Aside from the fact that you spend the whole movie hoping the main characters will die, the movie's only real downside is the fact that you spend a good portion of it wondering how the hell Ryan and Slade weren't met at whatever English harbor they put in at by squads of military and police ready to put them in jail and send Gorgo back to Ireland. I can't imagine there aren't any customs regulations in place regarding the transport of rare and endangered animals across borders without permission in England and Ireland, especially giant prehistoric ones with a track record of killing humans. But logic isn't really what we're here for, is it? Eugene Lourie was an art director first and foremost, and the effects in this movie are outstanding for their time.

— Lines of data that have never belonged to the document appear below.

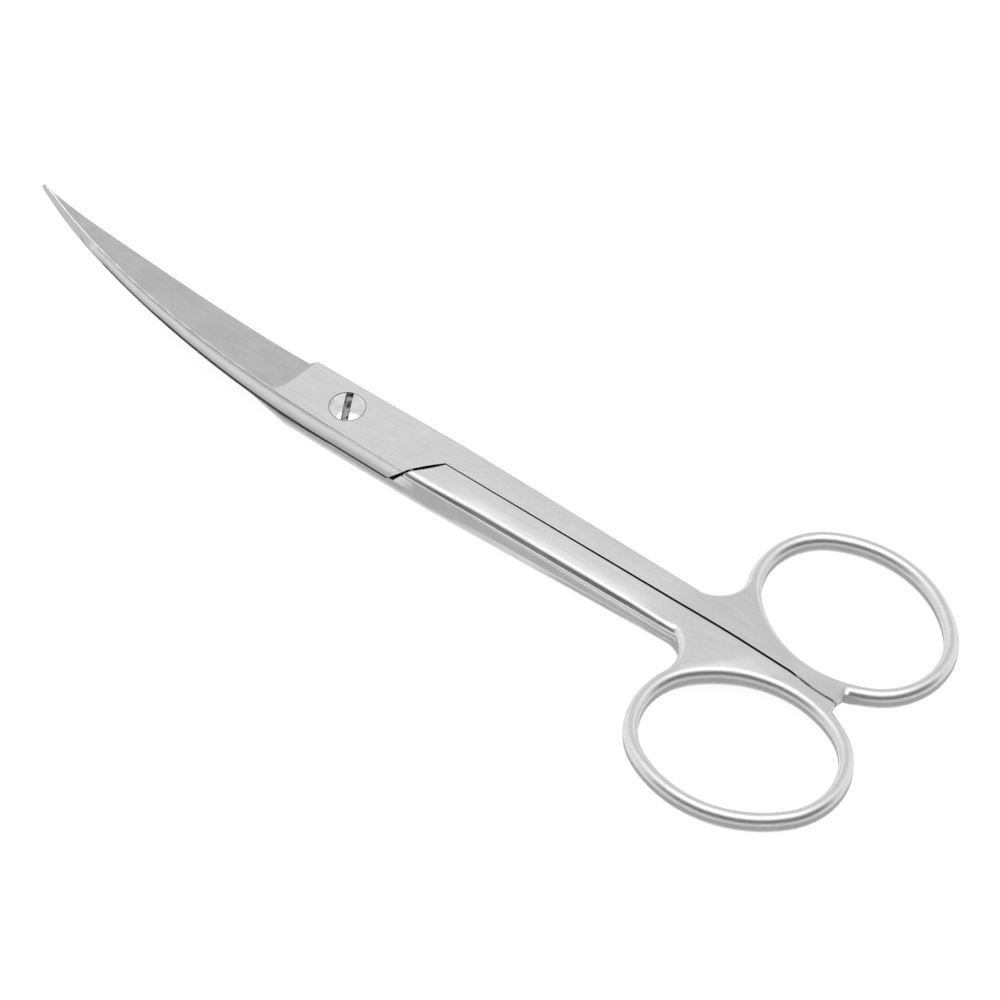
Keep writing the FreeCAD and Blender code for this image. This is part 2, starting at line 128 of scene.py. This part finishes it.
steelLook = {
    "flat": 0.585,                  # reflectance of the satin flats
    "side": 0.44,                   # of the upright sides, darker than the flats as painted shade
    "ringSide": 0.38,               # and of those of the rings, darker still as painted shade
    "hollow": 0.47,                 # of the hollow ground blade face, darker than the flats as painted shade
    "rim": 0.72,                    # of the rounded rims: brighter than the flats, partly polish and partly a painted highlight
    "seam": 0.20,                   # of the inner walls at joint and seam, painted dark as the shade in their narrow gaps
    "line": 0.03,                   # of the painted shadow line along the bottom of the side walls at the joint
    "flatFrom": (0.90, 0.995),      # a face turns flat between these upward shares of its normal
    "sideTo": (0.12, 0.45),         # and stops being a side between these
    "ringFrom": (0.050, 0.058),     # where along X web and rings begin
    "webTone": 0.88,                # their flats are a little darker than the shanks'
    "gapLine": 0.89,                # share of a wall's height where the painted shadow line of the joint starts
    "gapBlur": 0.015,
    "flatRoughness": 0.36,
    "rimRoughness": 0.32,
    "ringRoughness": 0.40,
    "sideRoughness": 0.46,
    "hollowRoughness": 0.42,
    "brushRoughness": 0.12,         # how much the brush marks change it
    "brushSpacing": 0.00018,
    "brushStretch": (0.04, 1.0, 0.4),
    "brushDepth": 0.000002,
    "brushRange": (0.25, 0.75),
    "brushTone": 1.12,
    "cloudScale": 260.0,            # soft haze, most of it on hollow and sides
    "cloudRange": (0.3, 0.7),
    "cloudTone": 0.91,
    "cloudLeast": 0.35,
    "speckScale": 5200.0,           # fine specks
    "speckRange": (0.45, 0.8),
    "speckTone": 0.90,
    "speckDepth": 0.5,              # their depth as a share of the brush marks'
    "edgeRadius": 0.00015,
    "crownFrom": 0.0012,            # the shanks' flats bow down from this distance beside the seam
    "crownFall": 46.0,              # and by this much of the distance squared
    "crownStart": (0.014, 0.026),   # between these places along X
    "crownEnd": (0.048, 0.056),
}


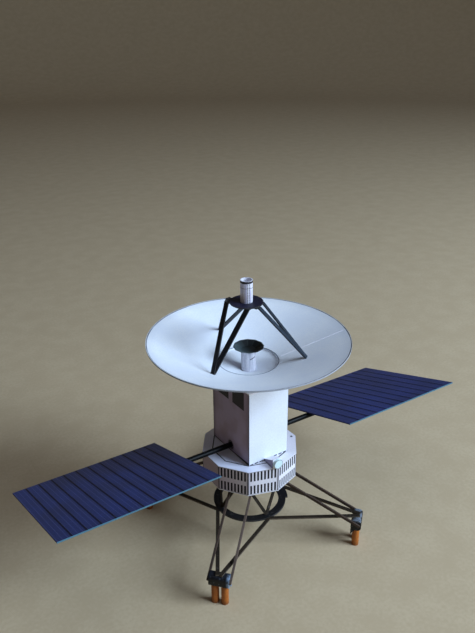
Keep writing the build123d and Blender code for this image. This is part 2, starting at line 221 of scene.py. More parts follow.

VCI's spectacular Blu ray transfer brought out details I never could have made out on my murky old VHS copy, and contrary to expectations, the bright and vibrant high-def picture actually makes them look better.

Oddly enough, the worst effect (apart from the British Army shooting what are blatantly bottle rockets at Mama Gorgo) is the monster suit itself. It's a neat looking design, but in an attempt to make the suit more expressive than the original Godzilla, which Lourie thought was stiff and unrealistic, they crammed it full of hydraulics to control things like its eyes and flapping ear fins. Packing in all that extra machinery had the opposite effect of what was intended, and restricted the stunt man's motion so much that Gorgo's movements are even stiffer than Godzilla's.

Still, minor quibbles with what is overall a very satisfying and entertaining monster flick that will always have a special place in my memories.